* _Exercise task_
Copy each line of the listing below exactly.

* _Dataset extract_
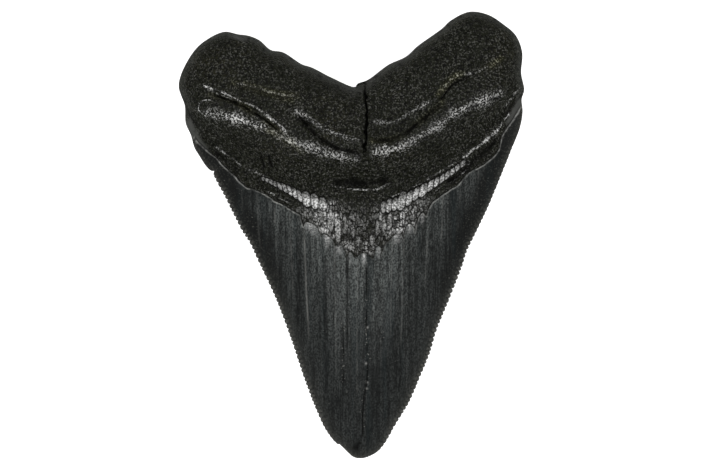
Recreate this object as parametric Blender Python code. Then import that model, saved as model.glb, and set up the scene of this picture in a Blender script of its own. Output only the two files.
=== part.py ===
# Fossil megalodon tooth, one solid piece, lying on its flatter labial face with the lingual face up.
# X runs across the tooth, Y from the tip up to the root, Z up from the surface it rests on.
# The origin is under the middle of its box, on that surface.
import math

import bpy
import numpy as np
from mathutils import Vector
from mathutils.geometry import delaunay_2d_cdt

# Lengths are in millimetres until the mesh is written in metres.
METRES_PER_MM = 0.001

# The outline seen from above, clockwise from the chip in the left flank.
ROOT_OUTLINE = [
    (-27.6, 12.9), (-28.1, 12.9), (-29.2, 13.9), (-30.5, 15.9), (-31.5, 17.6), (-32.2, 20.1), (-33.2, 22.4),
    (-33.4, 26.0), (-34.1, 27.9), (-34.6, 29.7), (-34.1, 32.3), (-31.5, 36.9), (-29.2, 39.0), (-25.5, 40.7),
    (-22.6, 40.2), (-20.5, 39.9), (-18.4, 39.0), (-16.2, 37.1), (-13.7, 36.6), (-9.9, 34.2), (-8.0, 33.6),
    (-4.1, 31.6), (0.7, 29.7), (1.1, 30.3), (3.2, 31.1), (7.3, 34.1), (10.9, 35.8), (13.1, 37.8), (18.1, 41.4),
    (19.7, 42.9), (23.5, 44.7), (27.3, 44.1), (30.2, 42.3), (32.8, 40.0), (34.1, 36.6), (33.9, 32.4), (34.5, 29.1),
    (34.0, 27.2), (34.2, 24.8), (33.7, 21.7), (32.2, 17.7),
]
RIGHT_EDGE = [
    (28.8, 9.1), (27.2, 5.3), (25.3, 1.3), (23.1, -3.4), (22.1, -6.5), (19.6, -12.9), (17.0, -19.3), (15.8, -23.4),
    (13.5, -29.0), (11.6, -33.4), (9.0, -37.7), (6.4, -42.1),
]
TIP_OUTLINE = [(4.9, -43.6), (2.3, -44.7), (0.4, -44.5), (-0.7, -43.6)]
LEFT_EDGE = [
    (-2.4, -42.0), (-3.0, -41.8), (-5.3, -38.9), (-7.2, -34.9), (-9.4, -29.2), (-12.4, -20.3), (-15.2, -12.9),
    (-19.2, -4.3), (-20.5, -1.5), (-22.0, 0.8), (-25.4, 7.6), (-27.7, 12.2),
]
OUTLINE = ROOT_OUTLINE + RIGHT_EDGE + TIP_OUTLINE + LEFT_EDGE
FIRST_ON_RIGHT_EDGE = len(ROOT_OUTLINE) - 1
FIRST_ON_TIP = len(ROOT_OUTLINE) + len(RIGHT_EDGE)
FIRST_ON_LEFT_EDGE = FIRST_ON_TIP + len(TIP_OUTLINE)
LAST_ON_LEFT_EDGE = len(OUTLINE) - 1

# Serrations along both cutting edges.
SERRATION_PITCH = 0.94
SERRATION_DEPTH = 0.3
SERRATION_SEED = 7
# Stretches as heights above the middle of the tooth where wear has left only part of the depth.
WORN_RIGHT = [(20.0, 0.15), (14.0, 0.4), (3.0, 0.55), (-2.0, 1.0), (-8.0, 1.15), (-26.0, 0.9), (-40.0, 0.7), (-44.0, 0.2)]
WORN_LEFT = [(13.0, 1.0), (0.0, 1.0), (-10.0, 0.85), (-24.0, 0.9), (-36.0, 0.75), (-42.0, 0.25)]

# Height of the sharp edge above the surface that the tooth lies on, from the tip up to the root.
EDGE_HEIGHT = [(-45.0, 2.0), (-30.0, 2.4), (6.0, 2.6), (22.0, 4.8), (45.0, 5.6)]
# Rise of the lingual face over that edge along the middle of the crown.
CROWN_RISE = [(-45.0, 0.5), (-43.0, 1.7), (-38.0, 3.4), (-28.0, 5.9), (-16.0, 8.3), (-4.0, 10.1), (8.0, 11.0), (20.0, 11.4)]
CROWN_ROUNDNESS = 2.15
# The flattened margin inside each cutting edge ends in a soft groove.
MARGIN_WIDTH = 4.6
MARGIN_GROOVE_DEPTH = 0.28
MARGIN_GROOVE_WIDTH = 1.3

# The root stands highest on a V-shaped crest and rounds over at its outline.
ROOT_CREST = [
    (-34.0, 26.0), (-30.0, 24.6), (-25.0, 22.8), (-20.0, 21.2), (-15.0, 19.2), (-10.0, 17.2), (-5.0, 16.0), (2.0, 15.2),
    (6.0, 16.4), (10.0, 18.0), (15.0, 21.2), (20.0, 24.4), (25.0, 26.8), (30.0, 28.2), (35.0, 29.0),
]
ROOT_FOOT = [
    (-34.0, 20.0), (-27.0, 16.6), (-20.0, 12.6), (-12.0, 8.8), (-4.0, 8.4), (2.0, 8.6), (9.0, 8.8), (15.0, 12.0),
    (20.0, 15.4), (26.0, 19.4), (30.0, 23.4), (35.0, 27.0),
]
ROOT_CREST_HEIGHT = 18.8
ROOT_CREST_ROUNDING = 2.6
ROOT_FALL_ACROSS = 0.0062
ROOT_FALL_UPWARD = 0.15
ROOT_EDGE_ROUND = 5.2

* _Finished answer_
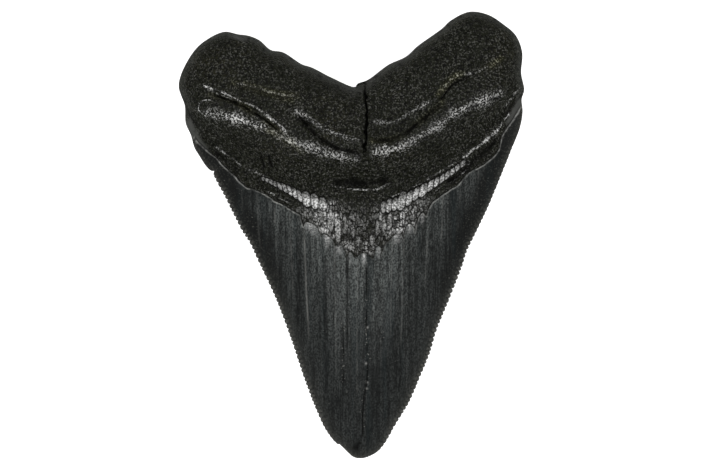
Recreate this object as parametric Blender Python code. Then import that model, saved as model.glb, and set up the scene of this picture in a Blender script of its own. Output only the two files.
=== part.py ===
# Fossil megalodon tooth, one solid piece, lying on its flatter labial face with the lingual face up.
# X runs across the tooth, Y from the tip up to the root, Z up from the surface it rests on.
# The origin is under the middle of its box, on that surface.
import math

import bpy
import numpy as np
from mathutils import Vector
from mathutils.geometry import delaunay_2d_cdt

# Lengths are in millimetres until the mesh is written in metres.
METRES_PER_MM = 0.001

# The outline seen from above, clockwise from the chip in the left flank.
ROOT_OUTLINE = [
    (-27.6, 12.9), (-28.1, 12.9), (-29.2, 13.9), (-30.5, 15.9), (-31.5, 17.6), (-32.2, 20.1), (-33.2, 22.4),
    (-33.4, 26.0), (-34.1, 27.9), (-34.6, 29.7), (-34.1, 32.3), (-31.5, 36.9), (-29.2, 39.0), (-25.5, 40.7),
    (-22.6, 40.2), (-20.5, 39.9), (-18.4, 39.0), (-16.2, 37.1), (-13.7, 36.6), (-9.9, 34.2), (-8.0, 33.6),
    (-4.1, 31.6), (0.7, 29.7), (1.1, 30.3), (3.2, 31.1), (7.3, 34.1), (10.9, 35.8), (13.1, 37.8), (18.1, 41.4),
    (19.7, 42.9), (23.5, 44.7), (27.3, 44.1), (30.2, 42.3), (32.8, 40.0), (34.1, 36.6), (33.9, 32.4), (34.5, 29.1),
    (34.0, 27.2), (34.2, 24.8), (33.7, 21.7), (32.2, 17.7),
]
RIGHT_EDGE = [
    (28.8, 9.1), (27.2, 5.3), (25.3, 1.3), (23.1, -3.4), (22.1, -6.5), (19.6, -12.9), (17.0, -19.3), (15.8, -23.4),
    (13.5, -29.0), (11.6, -33.4), (9.0, -37.7), (6.4, -42.1),
]
TIP_OUTLINE = [(4.9, -43.6), (2.3, -44.7), (0.4, -44.5), (-0.7, -43.6)]
LEFT_EDGE = [
    (-2.4, -42.0), (-3.0, -41.8), (-5.3, -38.9), (-7.2, -34.9), (-9.4, -29.2), (-12.4, -20.3), (-15.2, -12.9),
    (-19.2, -4.3), (-20.5, -1.5), (-22.0, 0.8), (-25.4, 7.6), (-27.7, 12.2),
]
OUTLINE = ROOT_OUTLINE + RIGHT_EDGE + TIP_OUTLINE + LEFT_EDGE
FIRST_ON_RIGHT_EDGE = len(ROOT_OUTLINE) - 1
FIRST_ON_TIP = len(ROOT_OUTLINE) + len(RIGHT_EDGE)
FIRST_ON_LEFT_EDGE = FIRST_ON_TIP + len(TIP_OUTLINE)
LAST_ON_LEFT_EDGE = len(OUTLINE) - 1

# Serrations along both cutting edges.
SERRATION_PITCH = 0.94
SERRATION_DEPTH = 0.3
SERRATION_SEED = 7
# Stretches as heights above the middle of the tooth where wear has left only part of the depth.
WORN_RIGHT = [(20.0, 0.15), (14.0, 0.4), (3.0, 0.55), (-2.0, 1.0), (-8.0, 1.15), (-26.0, 0.9), (-40.0, 0.7), (-44.0, 0.2)]
WORN_LEFT = [(13.0, 1.0), (0.0, 1.0), (-10.0, 0.85), (-24.0, 0.9), (-36.0, 0.75), (-42.0, 0.25)]

# Height of the sharp edge above the surface that the tooth lies on, from the tip up to the root.
EDGE_HEIGHT = [(-45.0, 2.0), (-30.0, 2.4), (6.0, 2.6), (22.0, 4.8), (45.0, 5.6)]
# Rise of the lingual face over that edge along the middle of the crown.
CROWN_RISE = [(-45.0, 0.5), (-43.0, 1.7), (-38.0, 3.4), (-28.0, 5.9), (-16.0, 8.3), (-4.0, 10.1), (8.0, 11.0), (20.0, 11.4)]
CROWN_ROUNDNESS = 2.15
# The flattened margin inside each cutting edge ends in a soft groove.
MARGIN_WIDTH = 4.6
MARGIN_GROOVE_DEPTH = 0.28
MARGIN_GROOVE_WIDTH = 1.3

# The root stands highest on a V-shaped crest and rounds over at its outline.
ROOT_CREST = [
    (-34.0, 26.0), (-30.0, 24.6), (-25.0, 22.8), (-20.0, 21.2), (-15.0, 19.2), (-10.0, 17.2), (-5.0, 16.0), (2.0, 15.2),
    (6.0, 16.4), (10.0, 18.0), (15.0, 21.2), (20.0, 24.4), (25.0, 26.8), (30.0, 28.2), (35.0, 29.0),
]
ROOT_FOOT = [
    (-34.0, 20.0), (-27.0, 16.6), (-20.0, 12.6), (-12.0, 8.8), (-4.0, 8.4), (2.0, 8.6), (9.0, 8.8), (15.0, 12.0),
    (20.0, 15.4), (26.0, 19.4), (30.0, 23.4), (35.0, 27.0),
]
ROOT_CREST_HEIGHT = 18.8
ROOT_CREST_ROUNDING = 2.6
ROOT_FALL_ACROSS = 0.0062
ROOT_FALL_UPWARD = 0.15
ROOT_EDGE_ROUND = 5.2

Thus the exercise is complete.